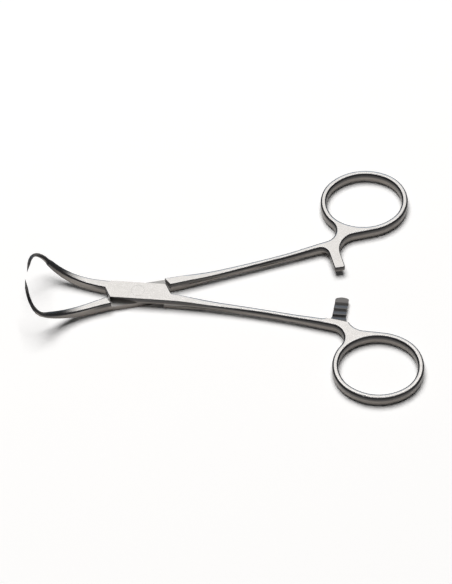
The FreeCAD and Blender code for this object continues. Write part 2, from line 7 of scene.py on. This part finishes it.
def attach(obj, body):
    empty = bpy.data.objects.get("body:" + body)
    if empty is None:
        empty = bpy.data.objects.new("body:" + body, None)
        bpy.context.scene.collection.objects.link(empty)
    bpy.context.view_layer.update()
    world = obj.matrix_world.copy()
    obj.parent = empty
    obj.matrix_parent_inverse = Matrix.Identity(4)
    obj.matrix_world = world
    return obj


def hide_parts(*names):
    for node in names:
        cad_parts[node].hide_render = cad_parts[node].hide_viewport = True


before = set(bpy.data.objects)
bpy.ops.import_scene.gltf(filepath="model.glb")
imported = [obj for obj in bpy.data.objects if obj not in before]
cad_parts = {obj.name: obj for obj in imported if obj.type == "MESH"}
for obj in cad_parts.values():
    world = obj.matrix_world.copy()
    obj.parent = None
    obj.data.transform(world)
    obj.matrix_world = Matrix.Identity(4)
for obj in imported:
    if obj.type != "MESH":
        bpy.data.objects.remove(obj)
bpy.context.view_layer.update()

# camera of the photograph: angles in degrees, lens and sensor in millimetres
VIEW_ELEVATION = 57.0
VIEW_AZIMUTH = 1.159
VIEW_ROLL = -3.567
AIM = Vector((0.02945, 0.00092, 0.0))
DISTANCE = 0.6852
LENS = 125.1
SENSOR = 36.0


def photo_camera():
    """Camera that sees the clamp as the photograph does."""
    elevation, azimuth = radians(VIEW_ELEVATION), radians(VIEW_AZIMUTH)
    back = Vector((sin(azimuth) * cos(elevation), -cos(azimuth) * cos(elevation), sin(elevation)))
    level = Vector((cos(azimuth), sin(azimuth), 0.0))
    right = Matrix.Rotation(radians(VIEW_ROLL), 3, back) @ level
    upward = back.cross(right)
    data = bpy.data.cameras.new("photo_camera")
    data.sensor_fit = "VERTICAL"
    data.sensor_height = SENSOR
    data.lens = LENS
    camera = bpy.data.objects.new("photo_camera", data)
    bpy.context.scene.collection.objects.link(camera)
    axes = Matrix((right, upward, back)).transposed().to_4x4()
    camera.matrix_world = Matrix.Translation(AIM + back * DISTANCE) @ axes
    bpy.context.scene.camera = camera


# short ways to write shader nodes: numbers of a Mix node's two inputs and its output
MIX_SOCKETS = {"FLOAT": (2, 3, 0), "RGBA": (6, 7, 2)}


def feed(tree, socket, value):
    """Link a socket to the output of another node, or give it a value of its own."""
    if isinstance(value, bpy.types.NodeSocket):
        tree.links.new(value, socket)
    else:
        socket.default_value = value


def math_node(tree, operation, *values):
    """Math node of one or two outputs or numbers."""
    node = tree.nodes.new("ShaderNodeMath")
    node.operation = operation
    for socket, value in zip(node.inputs, values):
        feed(tree, socket, value)
    return node.outputs[0]


def ramp_node(tree, value, start, end, low=0.0, high=1.0):
    """Smooth step that is low where the value is at start and high where it is at end."""
    node = tree.nodes.new("ShaderNodeMapRange")
    node.interpolation_type = "SMOOTHSTEP"
    feed(tree, node.inputs["Value"], value)
    feed(tree, node.inputs["From Min"], start)
    feed(tree, node.inputs["From Max"], end)
    feed(tree, node.inputs["To Min"], low)
    feed(tree, node.inputs["To Max"], high)
    return node.outputs["Result"]


def mix_node(tree, kind, share, first, second):
    """Mix of two colours or two numbers: the share is that of the second."""
    node = tree.nodes.new("ShaderNodeMix")
    node.data_type = kind
    first_socket, second_socket, result = MIX_SOCKETS[kind]
    feed(tree, node.inputs[0], share)
    feed(tree, node.inputs[first_socket], first)
    feed(tree, node.inputs[second_socket], second)
    return node.outputs[result]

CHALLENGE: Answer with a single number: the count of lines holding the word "names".

SOLUTION FOR THIS PROBLEM: 2